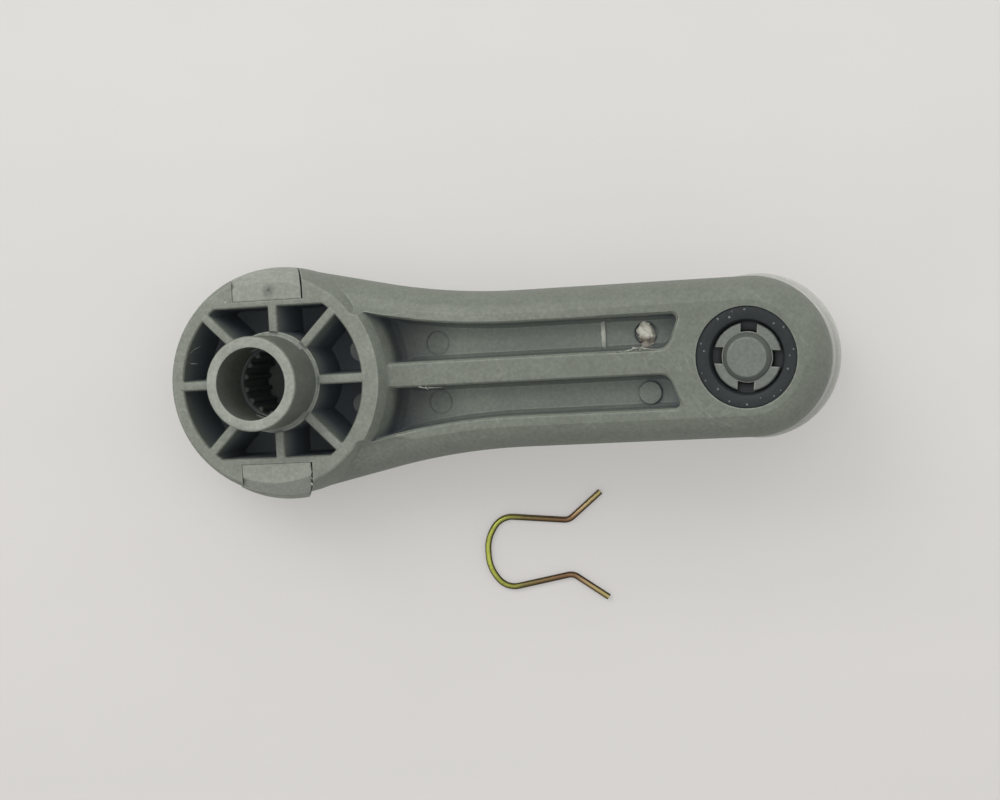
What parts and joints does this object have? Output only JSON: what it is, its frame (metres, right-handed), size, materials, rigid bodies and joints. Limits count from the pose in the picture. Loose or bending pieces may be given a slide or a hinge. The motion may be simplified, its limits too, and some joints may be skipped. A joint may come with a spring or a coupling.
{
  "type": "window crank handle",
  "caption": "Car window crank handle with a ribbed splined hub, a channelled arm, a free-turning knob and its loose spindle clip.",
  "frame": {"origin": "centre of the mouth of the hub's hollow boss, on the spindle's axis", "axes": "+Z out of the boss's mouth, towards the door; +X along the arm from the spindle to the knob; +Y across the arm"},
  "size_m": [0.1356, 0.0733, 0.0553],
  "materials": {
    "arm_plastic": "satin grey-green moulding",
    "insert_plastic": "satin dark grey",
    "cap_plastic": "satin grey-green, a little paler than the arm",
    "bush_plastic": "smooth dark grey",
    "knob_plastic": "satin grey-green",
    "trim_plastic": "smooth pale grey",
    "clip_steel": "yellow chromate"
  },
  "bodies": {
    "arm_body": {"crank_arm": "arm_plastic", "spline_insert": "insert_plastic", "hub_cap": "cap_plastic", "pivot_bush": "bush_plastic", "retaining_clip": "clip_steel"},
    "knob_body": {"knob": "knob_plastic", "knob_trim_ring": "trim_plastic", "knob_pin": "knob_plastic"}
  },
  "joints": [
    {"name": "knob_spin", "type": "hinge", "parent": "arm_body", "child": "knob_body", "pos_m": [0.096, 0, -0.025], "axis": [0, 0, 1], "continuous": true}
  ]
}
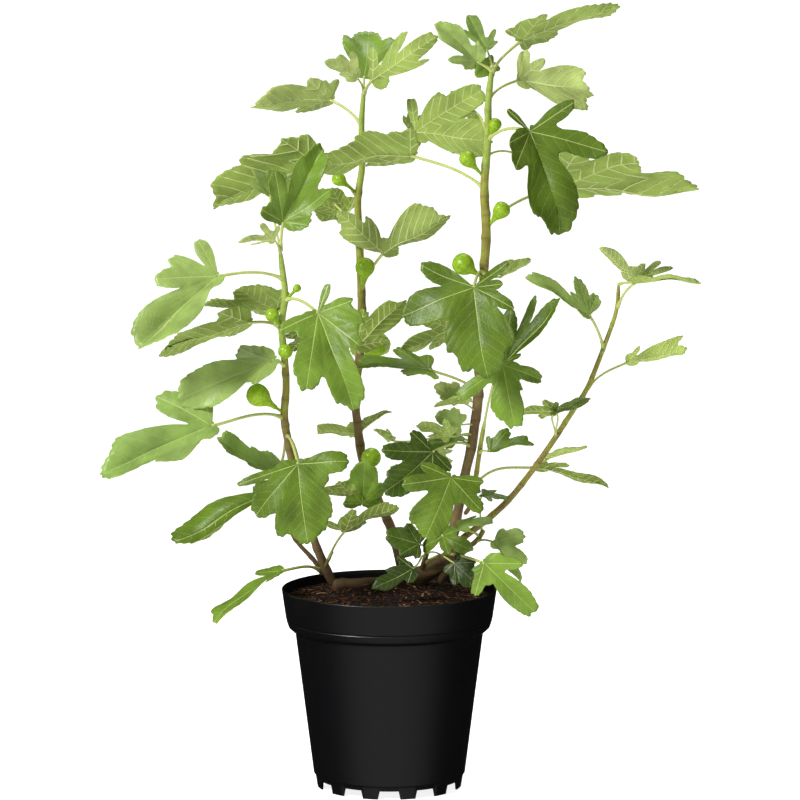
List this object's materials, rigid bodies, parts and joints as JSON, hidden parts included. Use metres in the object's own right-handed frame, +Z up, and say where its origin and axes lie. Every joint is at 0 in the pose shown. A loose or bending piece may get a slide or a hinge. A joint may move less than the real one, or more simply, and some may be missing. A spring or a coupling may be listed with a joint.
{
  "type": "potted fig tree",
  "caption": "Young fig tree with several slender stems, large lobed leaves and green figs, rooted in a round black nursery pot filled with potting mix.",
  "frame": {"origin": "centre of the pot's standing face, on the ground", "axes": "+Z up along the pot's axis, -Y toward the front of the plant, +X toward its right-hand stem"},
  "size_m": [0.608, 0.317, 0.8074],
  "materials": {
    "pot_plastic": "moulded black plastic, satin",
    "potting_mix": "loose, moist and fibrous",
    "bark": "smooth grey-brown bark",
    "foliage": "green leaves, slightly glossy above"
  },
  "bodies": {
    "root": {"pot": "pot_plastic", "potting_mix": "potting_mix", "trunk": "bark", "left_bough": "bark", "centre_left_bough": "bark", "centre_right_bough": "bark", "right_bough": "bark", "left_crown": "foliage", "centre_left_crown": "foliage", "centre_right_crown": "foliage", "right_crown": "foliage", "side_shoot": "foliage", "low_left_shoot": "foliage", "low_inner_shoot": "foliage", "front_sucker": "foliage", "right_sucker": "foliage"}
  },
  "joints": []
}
********
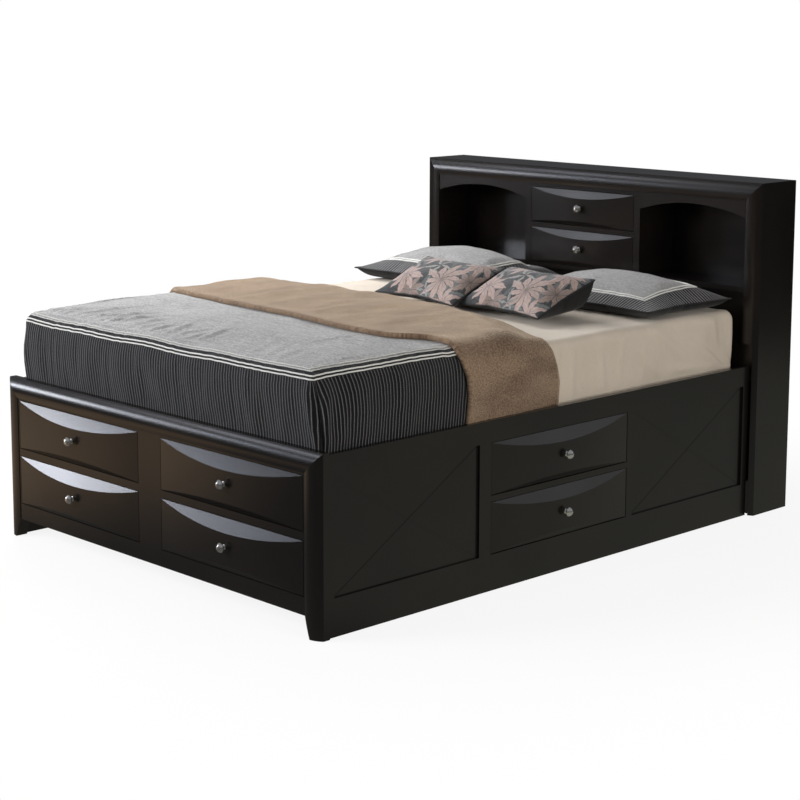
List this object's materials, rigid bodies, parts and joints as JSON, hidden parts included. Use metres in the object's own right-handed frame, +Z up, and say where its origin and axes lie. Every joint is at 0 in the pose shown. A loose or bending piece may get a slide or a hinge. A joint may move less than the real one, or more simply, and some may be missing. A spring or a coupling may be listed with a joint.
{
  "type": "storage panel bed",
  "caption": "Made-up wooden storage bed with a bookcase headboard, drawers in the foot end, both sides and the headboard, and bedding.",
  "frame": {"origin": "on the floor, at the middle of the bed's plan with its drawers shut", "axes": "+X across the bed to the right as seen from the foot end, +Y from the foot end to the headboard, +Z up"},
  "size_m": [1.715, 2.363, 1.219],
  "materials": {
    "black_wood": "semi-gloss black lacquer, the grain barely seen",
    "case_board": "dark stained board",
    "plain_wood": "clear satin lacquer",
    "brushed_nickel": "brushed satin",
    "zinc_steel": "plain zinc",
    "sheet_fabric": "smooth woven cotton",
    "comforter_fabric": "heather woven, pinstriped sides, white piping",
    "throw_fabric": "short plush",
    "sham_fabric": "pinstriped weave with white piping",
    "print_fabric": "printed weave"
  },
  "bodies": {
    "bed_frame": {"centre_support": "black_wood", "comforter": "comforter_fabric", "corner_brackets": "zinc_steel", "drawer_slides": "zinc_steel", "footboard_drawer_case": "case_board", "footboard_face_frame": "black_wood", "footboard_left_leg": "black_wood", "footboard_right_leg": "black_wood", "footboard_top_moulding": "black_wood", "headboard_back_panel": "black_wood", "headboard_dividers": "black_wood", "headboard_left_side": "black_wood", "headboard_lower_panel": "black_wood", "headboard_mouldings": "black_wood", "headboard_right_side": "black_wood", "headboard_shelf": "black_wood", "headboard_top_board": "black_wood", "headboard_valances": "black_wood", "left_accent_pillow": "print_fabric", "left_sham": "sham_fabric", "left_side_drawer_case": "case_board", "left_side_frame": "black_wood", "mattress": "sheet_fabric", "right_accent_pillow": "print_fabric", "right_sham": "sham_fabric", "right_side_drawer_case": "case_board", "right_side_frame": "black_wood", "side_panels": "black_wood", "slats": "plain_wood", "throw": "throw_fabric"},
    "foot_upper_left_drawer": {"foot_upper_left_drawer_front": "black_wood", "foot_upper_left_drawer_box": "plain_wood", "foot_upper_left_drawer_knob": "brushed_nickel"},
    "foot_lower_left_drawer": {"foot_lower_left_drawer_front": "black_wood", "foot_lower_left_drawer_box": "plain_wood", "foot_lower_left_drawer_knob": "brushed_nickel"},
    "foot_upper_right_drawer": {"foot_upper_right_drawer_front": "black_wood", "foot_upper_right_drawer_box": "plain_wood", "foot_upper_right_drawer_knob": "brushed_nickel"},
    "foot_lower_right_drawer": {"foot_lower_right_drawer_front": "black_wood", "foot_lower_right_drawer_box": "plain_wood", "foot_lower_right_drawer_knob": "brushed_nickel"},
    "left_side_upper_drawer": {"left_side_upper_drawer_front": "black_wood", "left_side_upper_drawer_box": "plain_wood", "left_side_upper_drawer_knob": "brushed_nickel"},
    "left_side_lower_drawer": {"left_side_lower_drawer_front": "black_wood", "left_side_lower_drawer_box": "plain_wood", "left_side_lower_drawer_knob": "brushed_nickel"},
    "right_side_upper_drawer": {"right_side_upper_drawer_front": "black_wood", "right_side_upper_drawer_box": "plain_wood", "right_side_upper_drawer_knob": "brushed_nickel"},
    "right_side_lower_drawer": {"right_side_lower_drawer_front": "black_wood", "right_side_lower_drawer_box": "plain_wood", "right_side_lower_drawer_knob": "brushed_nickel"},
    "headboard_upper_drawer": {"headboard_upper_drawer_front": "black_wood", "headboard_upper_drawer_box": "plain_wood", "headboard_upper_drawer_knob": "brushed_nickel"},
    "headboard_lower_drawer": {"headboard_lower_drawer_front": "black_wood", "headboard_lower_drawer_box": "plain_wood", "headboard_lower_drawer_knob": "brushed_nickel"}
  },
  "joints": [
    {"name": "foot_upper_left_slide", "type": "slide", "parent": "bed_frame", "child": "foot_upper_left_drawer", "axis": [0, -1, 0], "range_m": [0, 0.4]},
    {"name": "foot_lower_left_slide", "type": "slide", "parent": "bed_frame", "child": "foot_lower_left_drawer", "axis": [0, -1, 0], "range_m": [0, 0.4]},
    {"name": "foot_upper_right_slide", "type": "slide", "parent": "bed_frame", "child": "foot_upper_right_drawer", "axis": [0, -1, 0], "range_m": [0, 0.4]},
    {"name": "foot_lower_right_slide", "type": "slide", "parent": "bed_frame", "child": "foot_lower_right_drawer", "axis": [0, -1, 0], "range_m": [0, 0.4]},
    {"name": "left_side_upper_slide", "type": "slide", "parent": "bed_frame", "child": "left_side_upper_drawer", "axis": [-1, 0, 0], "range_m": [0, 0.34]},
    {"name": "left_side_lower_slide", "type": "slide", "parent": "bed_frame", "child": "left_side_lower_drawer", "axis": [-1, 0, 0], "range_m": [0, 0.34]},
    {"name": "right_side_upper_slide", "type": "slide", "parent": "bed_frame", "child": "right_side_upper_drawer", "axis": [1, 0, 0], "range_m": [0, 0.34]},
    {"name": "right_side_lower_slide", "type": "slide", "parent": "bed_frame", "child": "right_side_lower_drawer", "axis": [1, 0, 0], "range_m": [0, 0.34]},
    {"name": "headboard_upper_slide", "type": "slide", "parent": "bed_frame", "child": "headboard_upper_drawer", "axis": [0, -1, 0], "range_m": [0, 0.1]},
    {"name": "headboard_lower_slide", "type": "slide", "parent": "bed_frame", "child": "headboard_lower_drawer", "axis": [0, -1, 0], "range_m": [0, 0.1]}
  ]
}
********
Find every line with "from" in the listing and state how many there are, nothing else.

**Solved problem**
3